Improving Heart and Lung Health
The American Lung Association notes that some health problems caused by cigarette smoking can be reversed by quitting. Immediately after ending tobacco use, elevated heart rate returns to normal. Over time, ex-smokers' risks for coronary heart disease and heart attack return to nonsmoking levels. The symptoms of respiratory dysfunction, such as coughing, wheezing and breathlessness decrease within a year of a smoker's last cigarette. Quitting cigarettes early in life can head off deadly emphysema. The result is better physical condition, which improves work performance and exercise endurance.
Decreasing Cancer Risks
The CDC notes that smokers' cancer risks increase with the length and amount of tobacco use. Quitting cigarette smoking decreases the risk of developing and dying from many types of cancer. These include leukemia and oral, lung and kidney cancers.
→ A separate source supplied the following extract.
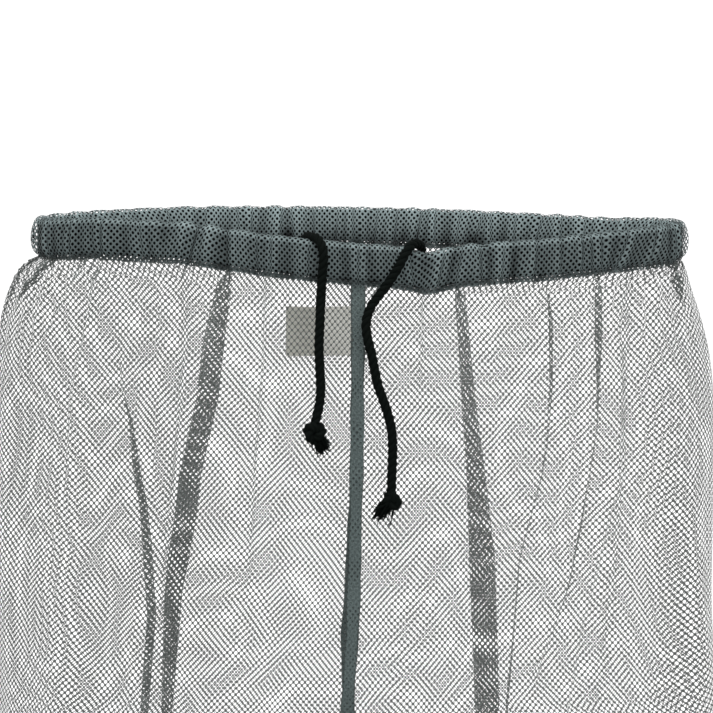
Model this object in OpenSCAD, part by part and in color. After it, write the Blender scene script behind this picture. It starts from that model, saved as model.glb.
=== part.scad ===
/* [Waist band] */
// Half of the waist band's width, side to side
waist_half_w = 190; // [180:1:200]
// Half of the waist band's depth, front to back
waist_half_d = 101; // [95:1:105]
// Height of the waist band
band_h = 22; // [20:1:26]
// Thickness of the gathered waist band
band_t = 9.6; // [9.6:0.1:11]
// How far the band's top edge dips at the centre front
front_dip = 7; // [5:1:10]
// Extra dip of the top edge beside the centre front, where the right cord comes over it
front_sag = 5; // [0:1:6]

/* [Net panels] */
// Wall given to the soft net shells
net_t = 2; // [1.6:0.1:2.2]
// Half of the hips' width, below the flare
hip_half_w = 214; // [212:1:220]
// Half of the hips' depth, below the flare
hip_half_d = 110; // [109:1:112]
// How fast the net flares out below the band
flare_len = 28; // [20:1:35]
// Depth of the crotch below the waist
rise = 366; // [340:1:380]
// Whole length, from the waist to the cuffs' lower edges
total_len = 1010; // [960:5:1060]

/* [Legs] */
// Half of a leg's width at the crotch
leg_half_w = 98; // [94:1:98]
// Half of a leg's depth at the crotch
leg_half_d = 83; // [78:1:84]
// Half of a leg's width just above the cuff's gathers
ankle_half_w = 68; // [60:1:75]
// Half of a leg's depth just above the cuff's gathers
ankle_half_d = 60; // [54:1:66]
// How far a leg's top reaches up inside the hips
leg_overlap = 44; // [36:1:46]

/* [Cuffs] */
// Half of an ankle cuff's width
cuff_half_w = 50; // [46:1:54]
// Half of an ankle cuff's depth
cuff_half_d = 44; // [40:1:48]
// Height of an ankle cuff
cuff_h = 25; // [22:1:28]
// Thickness of a gathered ankle cuff
cuff_t = 6; // [5.5:0.5:7]

/* [Elastic and seams] */
// Thickness of the woven elastic
elastic_t = 1.5; // [1:0.1:1.6]
// Width of the rise seams and inseams
seam_w = 7.6; // [6:0.1:7.8]
// Thickness of the seam allowances
seam_t = 3; // [2.4:0.1:3.2]

/* [Drawcord] */
// Diameter of the twisted drawcord
cord_d = 5.2; // [4.6:0.1:5.2]
// Diameter of an overhand knot
knot_d = 11.6; // [10.5:0.1:12]

/* [Care label] */
// Width of the care label
label_w = 43; // [36:1:46]
// Height of the care label
label_h = 30; // [24:1:34]

/* [Hidden] */

// Clearance between soft solids
gap = 0.3;
// Clearance between the net's top edge and the band's lower edge
hem_gap = 1;
ring_count = 60;
cut_y = 84;
exit_y = 88.2;
// Walls of the casing: its outer and inner layers of net
casing_out = 1.2;
casing_in = 0.8;
back_dip = 2;
crotch_z = -rise;
hinge_z = crotch_z + 18;
hip_end_z = crotch_z + 23;
leg_top_z = hinge_z + leg_overlap;
crotch_drop = 138;
pinch_w = 45;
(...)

Improving Personal Relations
The American Cancer Society notes changes in personal appearance and physical abilities that can make ex-smokers more attractive to the people in their lives, as well as to those whom they meet. Employers, family members, friends and potential romantic partners may become more willing to associate with people who quit cigarette smoking. Eliminating bad breath, stained teeth and fingers and an odor of stale smoke enhances ex-smokers' personal appeal. This, combined with improved health, can bring new social opportunities that were previously denied.
Increasing Financial Stability
The American Lung Association points out that a pack-a-day habit can cost smokers thousands of dollars per year, money that quitting puts back into pockets. Ex-smokers can also cut their heightened medical expenses and improve their work attendance and pay, when tobacco-related health problems are no longer financially draining.